Exercise directions
Return the first line, the line containing "obj.parent = empty", and every line between them, exactly as they stand.

Task input
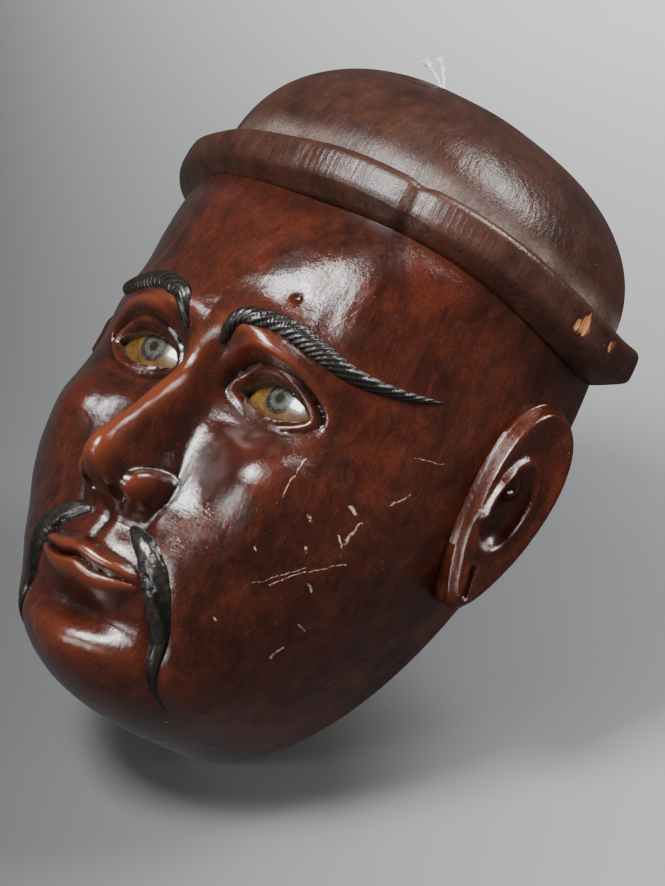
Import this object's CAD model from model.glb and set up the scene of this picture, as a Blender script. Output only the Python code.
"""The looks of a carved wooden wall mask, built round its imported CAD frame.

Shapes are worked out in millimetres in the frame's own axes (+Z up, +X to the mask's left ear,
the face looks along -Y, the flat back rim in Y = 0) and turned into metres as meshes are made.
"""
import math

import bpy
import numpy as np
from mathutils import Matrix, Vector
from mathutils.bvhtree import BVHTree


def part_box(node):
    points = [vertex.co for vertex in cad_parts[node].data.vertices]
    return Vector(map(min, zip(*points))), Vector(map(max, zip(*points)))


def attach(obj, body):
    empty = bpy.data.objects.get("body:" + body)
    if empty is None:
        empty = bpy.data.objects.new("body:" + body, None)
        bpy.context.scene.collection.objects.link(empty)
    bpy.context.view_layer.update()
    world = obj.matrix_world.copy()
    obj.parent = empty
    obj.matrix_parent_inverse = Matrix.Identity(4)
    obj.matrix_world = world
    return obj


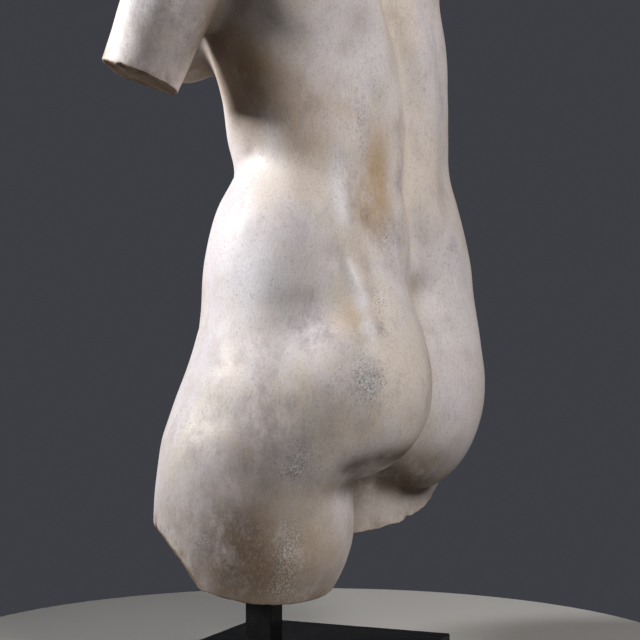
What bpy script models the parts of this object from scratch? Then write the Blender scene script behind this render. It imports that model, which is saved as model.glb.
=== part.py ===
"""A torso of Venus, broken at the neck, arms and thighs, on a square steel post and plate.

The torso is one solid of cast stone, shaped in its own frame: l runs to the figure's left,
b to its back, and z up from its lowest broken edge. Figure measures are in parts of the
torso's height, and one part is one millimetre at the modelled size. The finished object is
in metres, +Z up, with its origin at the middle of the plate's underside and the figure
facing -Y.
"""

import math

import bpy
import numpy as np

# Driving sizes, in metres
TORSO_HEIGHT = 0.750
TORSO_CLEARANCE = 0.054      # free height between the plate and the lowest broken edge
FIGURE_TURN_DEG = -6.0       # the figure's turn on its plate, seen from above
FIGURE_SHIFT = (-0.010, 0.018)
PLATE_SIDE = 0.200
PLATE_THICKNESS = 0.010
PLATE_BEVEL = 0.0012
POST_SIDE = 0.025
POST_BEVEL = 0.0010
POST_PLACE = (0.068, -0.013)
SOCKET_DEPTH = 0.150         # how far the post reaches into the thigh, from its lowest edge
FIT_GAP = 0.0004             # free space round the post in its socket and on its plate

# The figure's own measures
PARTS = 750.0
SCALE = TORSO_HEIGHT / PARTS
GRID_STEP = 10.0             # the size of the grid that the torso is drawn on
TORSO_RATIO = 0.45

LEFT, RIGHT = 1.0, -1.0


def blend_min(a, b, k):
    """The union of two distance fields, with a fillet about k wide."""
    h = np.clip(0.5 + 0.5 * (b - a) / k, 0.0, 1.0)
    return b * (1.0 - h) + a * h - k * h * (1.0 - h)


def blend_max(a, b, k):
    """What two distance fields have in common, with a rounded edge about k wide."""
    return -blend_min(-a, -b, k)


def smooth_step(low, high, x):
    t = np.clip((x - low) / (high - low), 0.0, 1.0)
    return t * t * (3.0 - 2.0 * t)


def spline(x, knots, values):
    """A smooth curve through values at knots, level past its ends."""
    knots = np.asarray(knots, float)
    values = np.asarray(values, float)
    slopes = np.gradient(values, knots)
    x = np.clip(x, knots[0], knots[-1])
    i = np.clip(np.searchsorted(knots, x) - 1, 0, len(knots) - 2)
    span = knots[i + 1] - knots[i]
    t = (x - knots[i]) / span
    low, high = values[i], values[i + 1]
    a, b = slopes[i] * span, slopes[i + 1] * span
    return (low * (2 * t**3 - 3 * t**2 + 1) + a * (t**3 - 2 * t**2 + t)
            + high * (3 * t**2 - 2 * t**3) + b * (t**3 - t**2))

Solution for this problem
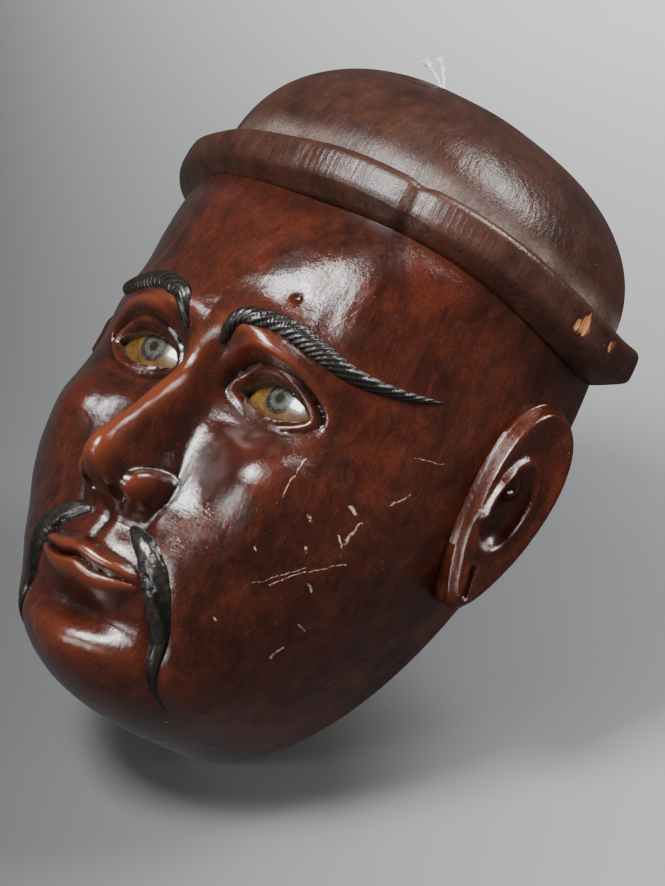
Import this object's CAD model from model.glb and set up the scene of this picture, as a Blender script. Output only the Python code.
"""The looks of a carved wooden wall mask, built round its imported CAD frame.

Shapes are worked out in millimetres in the frame's own axes (+Z up, +X to the mask's left ear,
the face looks along -Y, the flat back rim in Y = 0) and turned into metres as meshes are made.
"""
import math

import bpy
import numpy as np
from mathutils import Matrix, Vector
from mathutils.bvhtree import BVHTree


def part_box(node):
    points = [vertex.co for vertex in cad_parts[node].data.vertices]
    return Vector(map(min, zip(*points))), Vector(map(max, zip(*points)))


def attach(obj, body):
    empty = bpy.data.objects.get("body:" + body)
    if empty is None:
        empty = bpy.data.objects.new("body:" + body, None)
        bpy.context.scene.collection.objects.link(empty)
    bpy.context.view_layer.update()
    world = obj.matrix_world.copy()
    obj.parent = empty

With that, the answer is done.